The effort benefits builders in many ways, says Perkins. For one, it encourages consumers to give credit where credit's due. "Our industry has been exemplary in reducing carbon emissions," Perkins says. "The fear was that if we let environmental crusaders push green building standards through, they'd take all the credit."
Moreover, the partnership with Build It Green gave builders some control over the final details of area building codes, making it less likely that municipalities would adopt "ordinances that might be more draconian than what we're looking for," Perkins says.
Perhaps most important, the effort has put the association's members — who according to Perkins build three-fourths of the Bay Area's new homes — on a more predictable regulatory footing. "That alone is huge," Perkins says. "In the worst case all 101 municipalities would have come up with 101 different standards." — Jon Vara
Last Call for the Domestic Production Activities Deduction
The 2007 tax deadline is past, but if you overlooked a recent change to the tax code that could qualify your business for a hefty deduction, there may still be time to file an amended return. The Domestic Production Activities deduction — established as part of the American Jobs Creation Act of 2004 — allowed businesses with "qualified production activities" to take a 3 percent deduction from net income for the 2005 and 2006 tax years. For 2007, the allowable deduction increased to 6 percent, where it will remain until it bumps up to a permanent 9 percent in 2010.

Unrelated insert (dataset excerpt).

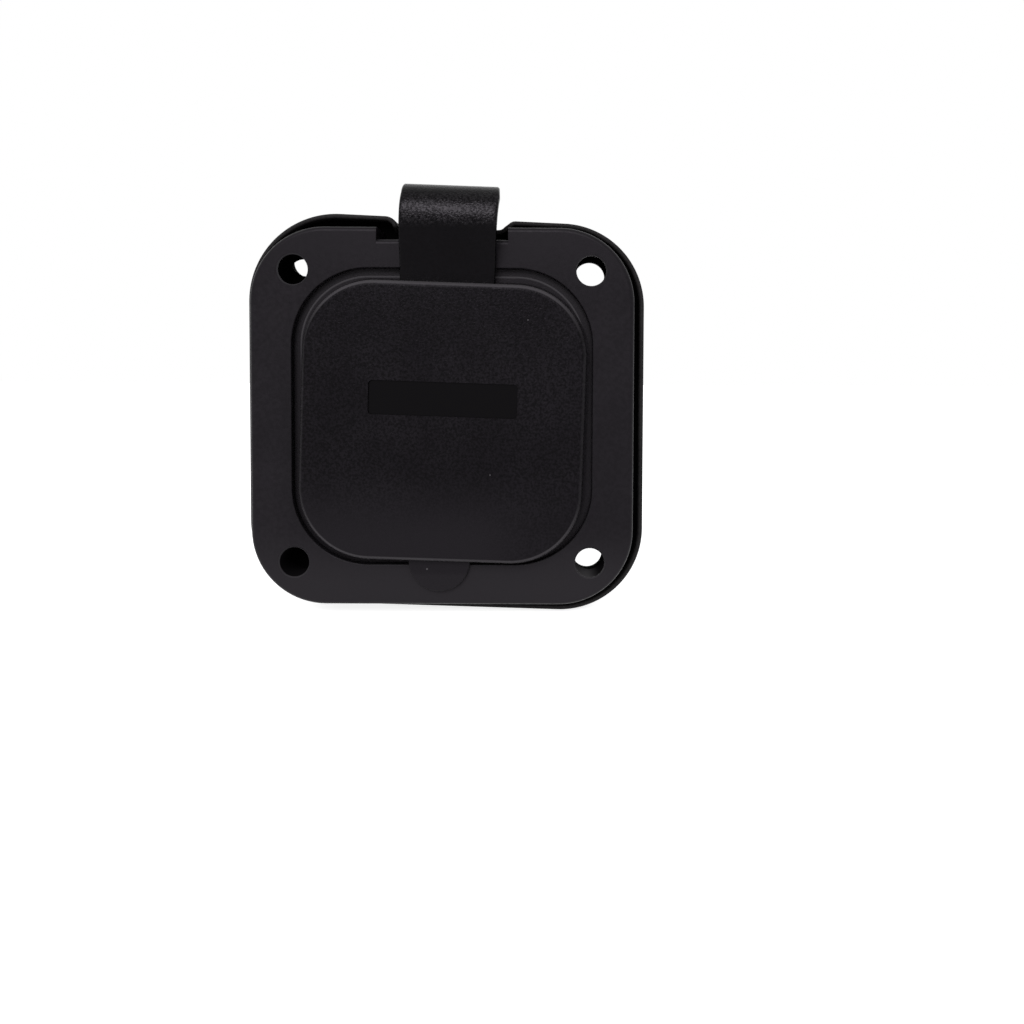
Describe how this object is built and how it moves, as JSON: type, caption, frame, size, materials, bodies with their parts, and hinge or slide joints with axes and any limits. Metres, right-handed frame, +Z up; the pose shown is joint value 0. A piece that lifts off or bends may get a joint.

Not sure what "qualified production activities" are? In addition to U.S.-based manufacturing and software and video-game development, IRS Code Section 199 specifically names construction services, including building and renovating residential and commercial properties, and related engineering and architectural services. Calculating the permissible deduction can get pretty complicated, however, and most builders should probably get professional help. — J.V.